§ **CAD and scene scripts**
:::

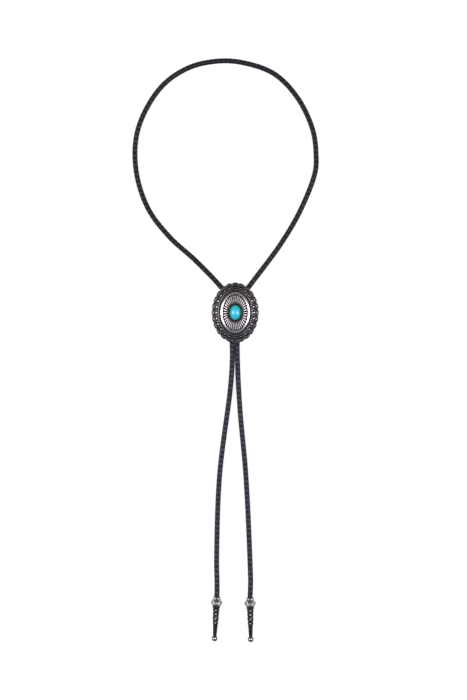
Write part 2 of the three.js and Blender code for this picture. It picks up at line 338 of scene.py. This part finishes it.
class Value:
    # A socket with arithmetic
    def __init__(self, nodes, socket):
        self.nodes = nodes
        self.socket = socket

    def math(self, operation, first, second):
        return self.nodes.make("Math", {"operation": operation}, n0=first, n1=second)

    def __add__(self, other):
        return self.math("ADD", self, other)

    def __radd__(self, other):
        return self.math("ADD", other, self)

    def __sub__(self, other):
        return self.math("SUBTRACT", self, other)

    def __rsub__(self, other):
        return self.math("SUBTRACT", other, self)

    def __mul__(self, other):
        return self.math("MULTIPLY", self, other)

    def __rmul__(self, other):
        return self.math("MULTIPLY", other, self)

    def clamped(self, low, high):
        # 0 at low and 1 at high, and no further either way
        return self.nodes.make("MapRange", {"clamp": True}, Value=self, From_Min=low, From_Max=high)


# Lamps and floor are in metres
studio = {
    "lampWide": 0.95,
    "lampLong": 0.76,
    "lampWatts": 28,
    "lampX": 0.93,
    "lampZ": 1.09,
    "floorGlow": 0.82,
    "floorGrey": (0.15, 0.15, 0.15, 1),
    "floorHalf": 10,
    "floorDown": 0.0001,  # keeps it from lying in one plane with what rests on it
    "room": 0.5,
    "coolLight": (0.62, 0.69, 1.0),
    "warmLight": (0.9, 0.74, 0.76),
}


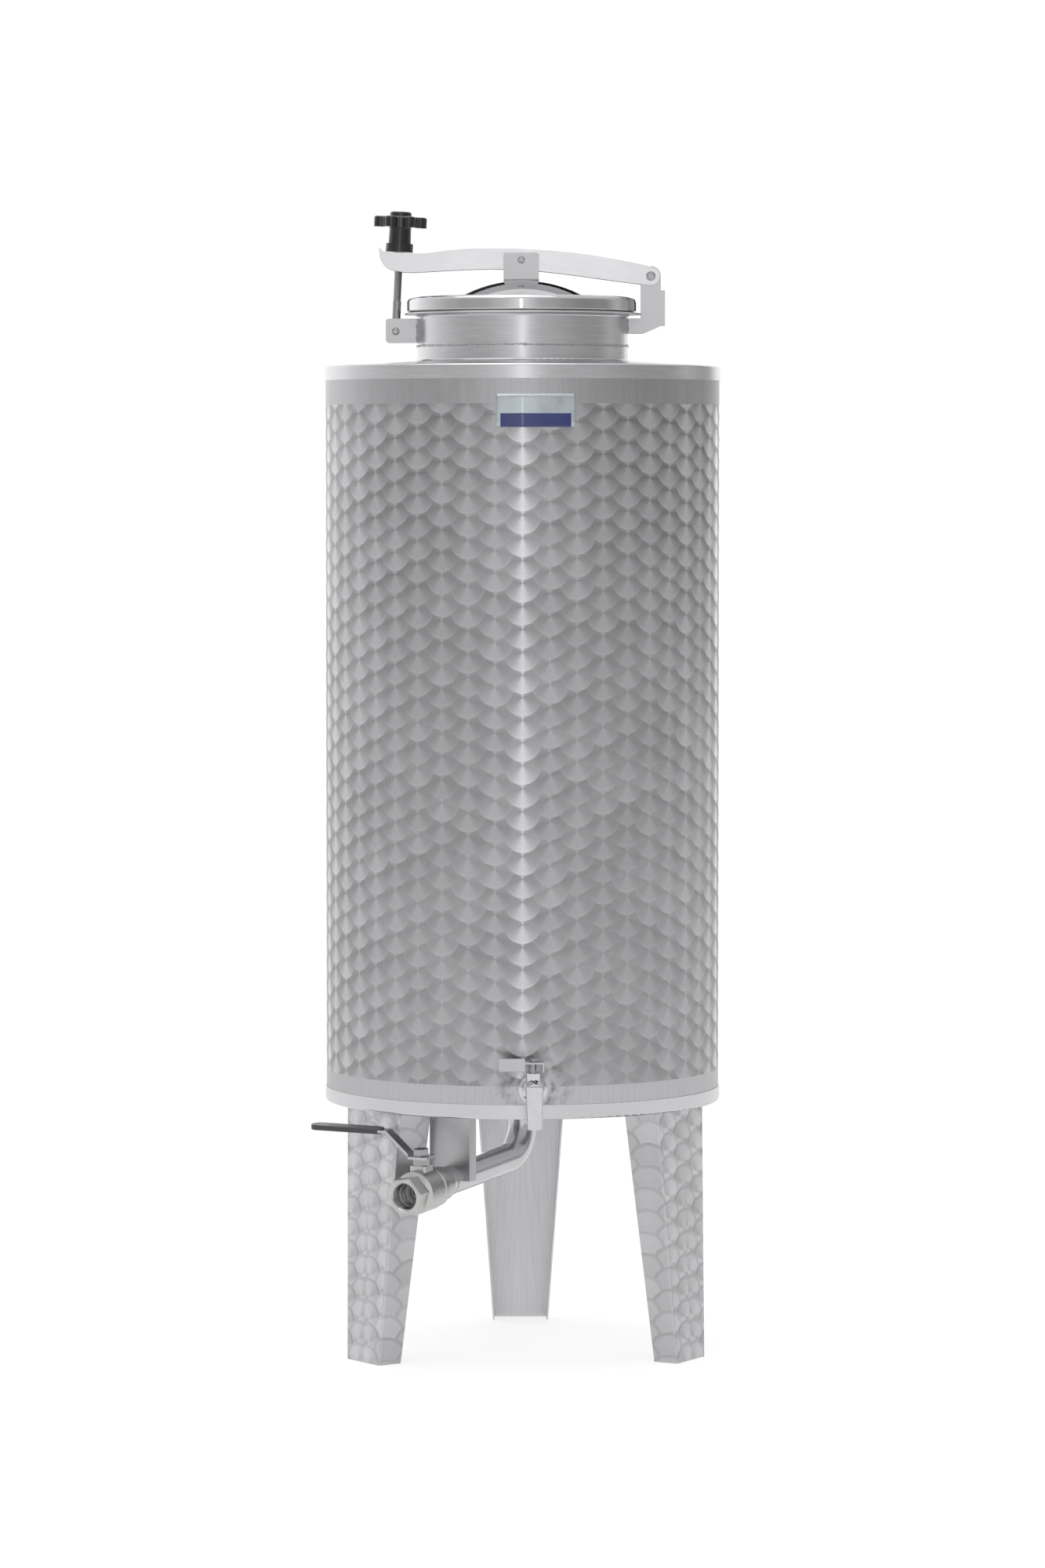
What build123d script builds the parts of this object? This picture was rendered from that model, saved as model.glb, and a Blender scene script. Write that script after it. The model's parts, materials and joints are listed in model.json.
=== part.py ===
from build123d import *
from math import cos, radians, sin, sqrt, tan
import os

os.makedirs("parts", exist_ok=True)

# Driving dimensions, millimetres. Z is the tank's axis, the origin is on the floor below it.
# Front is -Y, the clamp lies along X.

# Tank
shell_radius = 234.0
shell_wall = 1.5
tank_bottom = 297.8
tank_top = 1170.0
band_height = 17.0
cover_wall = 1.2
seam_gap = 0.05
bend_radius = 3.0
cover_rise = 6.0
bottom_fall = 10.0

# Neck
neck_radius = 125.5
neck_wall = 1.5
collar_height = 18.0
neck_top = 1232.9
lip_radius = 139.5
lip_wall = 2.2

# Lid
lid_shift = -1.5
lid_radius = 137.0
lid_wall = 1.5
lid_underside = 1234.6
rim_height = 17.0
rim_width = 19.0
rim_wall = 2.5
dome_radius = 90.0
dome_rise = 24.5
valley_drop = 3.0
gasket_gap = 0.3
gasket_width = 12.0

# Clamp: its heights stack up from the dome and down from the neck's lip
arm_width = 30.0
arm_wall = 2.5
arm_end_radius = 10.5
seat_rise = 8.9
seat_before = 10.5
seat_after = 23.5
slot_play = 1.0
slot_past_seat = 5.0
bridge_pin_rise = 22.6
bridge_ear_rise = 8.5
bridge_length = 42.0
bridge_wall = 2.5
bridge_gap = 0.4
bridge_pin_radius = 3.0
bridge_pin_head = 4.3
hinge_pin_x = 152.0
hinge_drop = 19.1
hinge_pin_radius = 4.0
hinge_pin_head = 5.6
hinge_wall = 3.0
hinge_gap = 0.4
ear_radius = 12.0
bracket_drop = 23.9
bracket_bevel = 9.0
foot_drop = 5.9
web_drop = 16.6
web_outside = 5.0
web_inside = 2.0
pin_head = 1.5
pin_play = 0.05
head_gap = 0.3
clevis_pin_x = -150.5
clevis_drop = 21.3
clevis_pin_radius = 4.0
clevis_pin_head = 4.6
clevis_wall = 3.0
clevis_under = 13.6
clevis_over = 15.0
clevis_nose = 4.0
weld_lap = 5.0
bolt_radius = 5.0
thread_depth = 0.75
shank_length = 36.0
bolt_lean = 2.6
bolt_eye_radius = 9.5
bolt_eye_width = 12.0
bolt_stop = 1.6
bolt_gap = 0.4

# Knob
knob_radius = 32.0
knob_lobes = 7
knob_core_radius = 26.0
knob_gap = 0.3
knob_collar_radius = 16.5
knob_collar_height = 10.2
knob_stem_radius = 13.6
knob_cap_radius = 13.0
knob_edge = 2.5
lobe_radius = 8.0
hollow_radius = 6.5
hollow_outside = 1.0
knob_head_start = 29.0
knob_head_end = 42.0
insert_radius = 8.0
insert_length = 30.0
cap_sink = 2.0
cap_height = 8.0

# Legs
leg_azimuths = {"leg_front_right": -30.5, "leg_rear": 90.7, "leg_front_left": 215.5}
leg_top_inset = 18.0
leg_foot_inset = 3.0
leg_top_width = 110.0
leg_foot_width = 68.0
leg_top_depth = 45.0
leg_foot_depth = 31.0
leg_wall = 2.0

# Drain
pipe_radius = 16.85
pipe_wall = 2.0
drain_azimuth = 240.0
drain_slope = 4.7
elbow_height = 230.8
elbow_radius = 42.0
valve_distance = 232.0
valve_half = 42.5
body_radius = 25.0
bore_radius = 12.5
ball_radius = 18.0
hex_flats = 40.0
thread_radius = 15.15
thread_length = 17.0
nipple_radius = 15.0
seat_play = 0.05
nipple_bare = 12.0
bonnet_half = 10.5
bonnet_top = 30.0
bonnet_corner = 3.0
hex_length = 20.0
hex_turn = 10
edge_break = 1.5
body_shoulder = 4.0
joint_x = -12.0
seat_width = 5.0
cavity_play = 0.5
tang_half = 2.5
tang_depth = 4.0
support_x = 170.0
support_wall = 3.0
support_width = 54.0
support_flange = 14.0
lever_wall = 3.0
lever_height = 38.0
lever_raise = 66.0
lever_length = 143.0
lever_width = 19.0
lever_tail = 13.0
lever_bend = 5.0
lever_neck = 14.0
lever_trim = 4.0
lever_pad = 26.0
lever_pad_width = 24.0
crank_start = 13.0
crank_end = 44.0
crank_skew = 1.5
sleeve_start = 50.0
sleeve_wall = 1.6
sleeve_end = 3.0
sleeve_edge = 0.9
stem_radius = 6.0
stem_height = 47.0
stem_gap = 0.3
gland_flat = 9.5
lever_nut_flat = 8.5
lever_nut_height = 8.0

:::

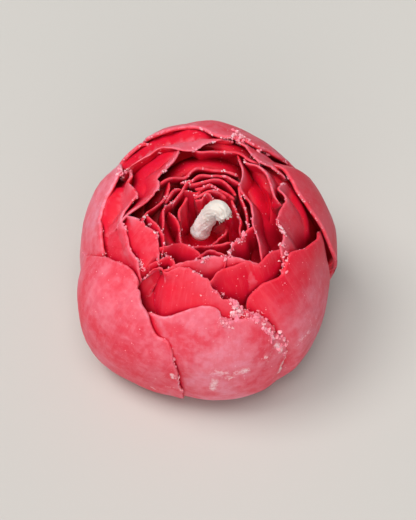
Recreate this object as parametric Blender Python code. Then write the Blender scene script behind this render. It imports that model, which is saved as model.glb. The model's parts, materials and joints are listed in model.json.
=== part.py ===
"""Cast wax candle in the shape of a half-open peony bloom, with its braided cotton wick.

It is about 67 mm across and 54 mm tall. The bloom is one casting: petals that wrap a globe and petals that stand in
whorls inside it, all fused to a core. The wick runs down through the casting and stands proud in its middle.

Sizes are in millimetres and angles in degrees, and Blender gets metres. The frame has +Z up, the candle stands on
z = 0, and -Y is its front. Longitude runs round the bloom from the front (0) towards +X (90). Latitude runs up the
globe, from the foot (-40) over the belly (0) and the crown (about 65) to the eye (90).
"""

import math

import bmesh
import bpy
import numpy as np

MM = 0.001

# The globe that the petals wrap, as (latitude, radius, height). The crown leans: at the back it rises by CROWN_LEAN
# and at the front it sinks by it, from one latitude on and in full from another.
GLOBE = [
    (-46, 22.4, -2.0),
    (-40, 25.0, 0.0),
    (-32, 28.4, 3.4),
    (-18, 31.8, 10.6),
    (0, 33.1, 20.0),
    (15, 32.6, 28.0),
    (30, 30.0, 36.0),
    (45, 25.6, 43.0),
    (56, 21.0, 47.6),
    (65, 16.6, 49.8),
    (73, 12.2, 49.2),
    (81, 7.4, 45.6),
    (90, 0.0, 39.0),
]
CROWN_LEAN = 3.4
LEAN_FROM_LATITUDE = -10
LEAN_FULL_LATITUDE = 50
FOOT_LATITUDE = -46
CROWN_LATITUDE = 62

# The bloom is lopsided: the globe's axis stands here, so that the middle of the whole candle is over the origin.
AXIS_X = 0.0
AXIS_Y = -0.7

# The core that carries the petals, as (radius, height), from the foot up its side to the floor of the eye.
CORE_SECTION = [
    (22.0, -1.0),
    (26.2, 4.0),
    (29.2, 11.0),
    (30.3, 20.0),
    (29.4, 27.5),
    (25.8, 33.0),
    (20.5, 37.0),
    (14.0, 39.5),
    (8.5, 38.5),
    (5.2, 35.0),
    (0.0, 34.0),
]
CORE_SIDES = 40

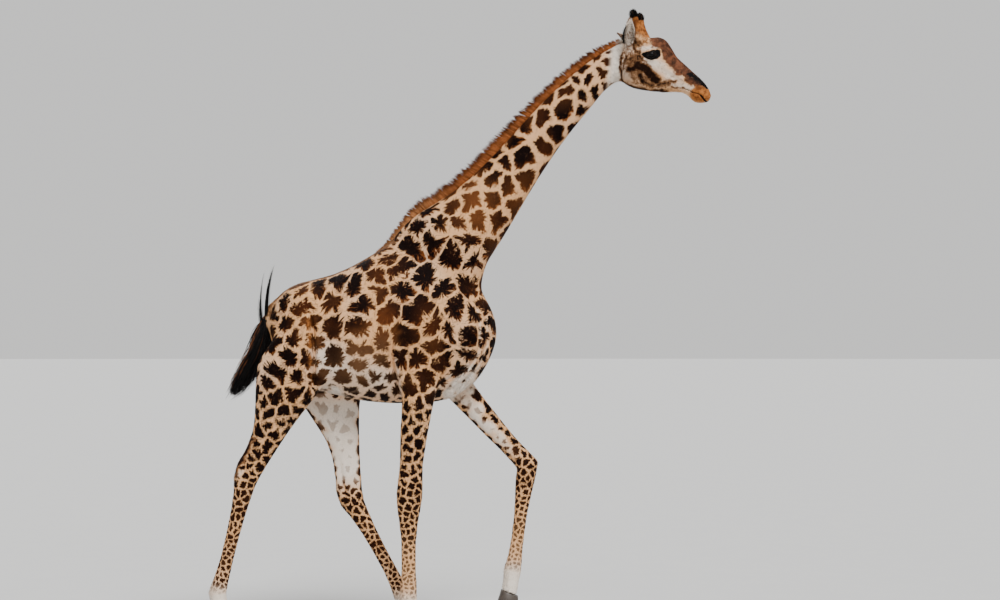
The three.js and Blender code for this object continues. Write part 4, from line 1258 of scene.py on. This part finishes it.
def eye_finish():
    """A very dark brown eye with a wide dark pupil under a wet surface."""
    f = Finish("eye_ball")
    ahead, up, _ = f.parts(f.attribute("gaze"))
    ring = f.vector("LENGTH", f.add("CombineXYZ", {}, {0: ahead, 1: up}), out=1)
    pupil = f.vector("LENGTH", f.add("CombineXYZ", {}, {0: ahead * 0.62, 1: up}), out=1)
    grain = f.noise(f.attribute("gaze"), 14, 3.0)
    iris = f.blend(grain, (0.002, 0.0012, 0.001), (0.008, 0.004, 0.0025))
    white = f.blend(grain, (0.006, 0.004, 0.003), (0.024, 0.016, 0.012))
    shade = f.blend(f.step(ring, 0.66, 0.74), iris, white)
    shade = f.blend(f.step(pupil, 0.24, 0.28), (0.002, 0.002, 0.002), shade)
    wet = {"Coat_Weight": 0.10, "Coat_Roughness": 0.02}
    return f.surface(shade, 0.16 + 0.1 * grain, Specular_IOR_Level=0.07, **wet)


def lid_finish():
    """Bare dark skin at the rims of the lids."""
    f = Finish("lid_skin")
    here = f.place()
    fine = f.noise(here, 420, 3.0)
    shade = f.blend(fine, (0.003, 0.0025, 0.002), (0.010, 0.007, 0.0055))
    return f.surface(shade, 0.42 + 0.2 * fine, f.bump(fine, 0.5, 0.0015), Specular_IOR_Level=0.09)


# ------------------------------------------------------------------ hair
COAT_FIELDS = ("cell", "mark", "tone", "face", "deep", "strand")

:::

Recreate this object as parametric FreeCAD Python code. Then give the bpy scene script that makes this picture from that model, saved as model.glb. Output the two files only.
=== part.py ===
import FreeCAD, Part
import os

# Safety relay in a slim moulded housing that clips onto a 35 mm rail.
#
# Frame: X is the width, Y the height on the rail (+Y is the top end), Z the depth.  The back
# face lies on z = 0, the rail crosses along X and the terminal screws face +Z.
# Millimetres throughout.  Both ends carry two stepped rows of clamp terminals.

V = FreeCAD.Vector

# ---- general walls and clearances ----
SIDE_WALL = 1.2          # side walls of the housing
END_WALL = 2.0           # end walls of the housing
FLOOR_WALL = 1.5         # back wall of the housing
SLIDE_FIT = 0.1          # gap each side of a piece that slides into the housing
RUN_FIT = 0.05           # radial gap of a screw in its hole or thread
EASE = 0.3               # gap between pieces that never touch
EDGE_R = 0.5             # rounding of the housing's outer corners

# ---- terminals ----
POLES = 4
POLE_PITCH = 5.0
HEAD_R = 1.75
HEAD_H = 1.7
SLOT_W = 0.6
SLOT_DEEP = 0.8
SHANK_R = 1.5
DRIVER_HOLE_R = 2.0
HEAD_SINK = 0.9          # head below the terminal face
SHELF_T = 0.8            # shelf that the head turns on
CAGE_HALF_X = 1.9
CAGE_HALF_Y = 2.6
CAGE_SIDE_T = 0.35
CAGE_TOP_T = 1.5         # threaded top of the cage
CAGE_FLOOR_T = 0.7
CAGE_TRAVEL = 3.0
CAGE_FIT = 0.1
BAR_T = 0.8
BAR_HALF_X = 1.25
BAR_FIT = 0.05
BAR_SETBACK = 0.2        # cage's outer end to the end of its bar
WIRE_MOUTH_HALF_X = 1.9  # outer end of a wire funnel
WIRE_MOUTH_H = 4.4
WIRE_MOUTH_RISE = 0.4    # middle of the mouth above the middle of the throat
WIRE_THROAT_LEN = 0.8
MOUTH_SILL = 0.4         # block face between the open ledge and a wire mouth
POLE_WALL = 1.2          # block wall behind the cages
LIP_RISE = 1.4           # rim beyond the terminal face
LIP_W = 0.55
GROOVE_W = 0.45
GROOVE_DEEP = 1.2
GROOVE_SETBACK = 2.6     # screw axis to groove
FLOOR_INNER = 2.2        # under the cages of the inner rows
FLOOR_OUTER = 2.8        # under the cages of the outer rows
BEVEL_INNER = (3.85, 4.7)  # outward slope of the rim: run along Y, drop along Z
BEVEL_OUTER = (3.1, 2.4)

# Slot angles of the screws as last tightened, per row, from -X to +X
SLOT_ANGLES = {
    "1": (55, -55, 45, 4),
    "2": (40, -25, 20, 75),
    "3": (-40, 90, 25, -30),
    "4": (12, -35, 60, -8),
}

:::

§ **Exercise requirements**
Set down, without any change, only the lines from the line that holds "Write part 2" through the line that holds "Value=self, From_Min=low, From_Max=high)", both lines included.

§ **Solution for this task**
Write part 2 of the three.js and Blender code for this picture. It picks up at line 338 of scene.py. This part finishes it.
class Value:
    # A socket with arithmetic
    def __init__(self, nodes, socket):
        self.nodes = nodes
        self.socket = socket

    def math(self, operation, first, second):
        return self.nodes.make("Math", {"operation": operation}, n0=first, n1=second)

    def __add__(self, other):
        return self.math("ADD", self, other)

    def __radd__(self, other):
        return self.math("ADD", other, self)

    def __sub__(self, other):
        return self.math("SUBTRACT", self, other)

    def __rsub__(self, other):
        return self.math("SUBTRACT", other, self)

    def __mul__(self, other):
        return self.math("MULTIPLY", self, other)

    def __rmul__(self, other):
        return self.math("MULTIPLY", other, self)

    def clamped(self, low, high):
        # 0 at low and 1 at high, and no further either way
        return self.nodes.make("MapRange", {"clamp": True}, Value=self, From_Min=low, From_Max=high)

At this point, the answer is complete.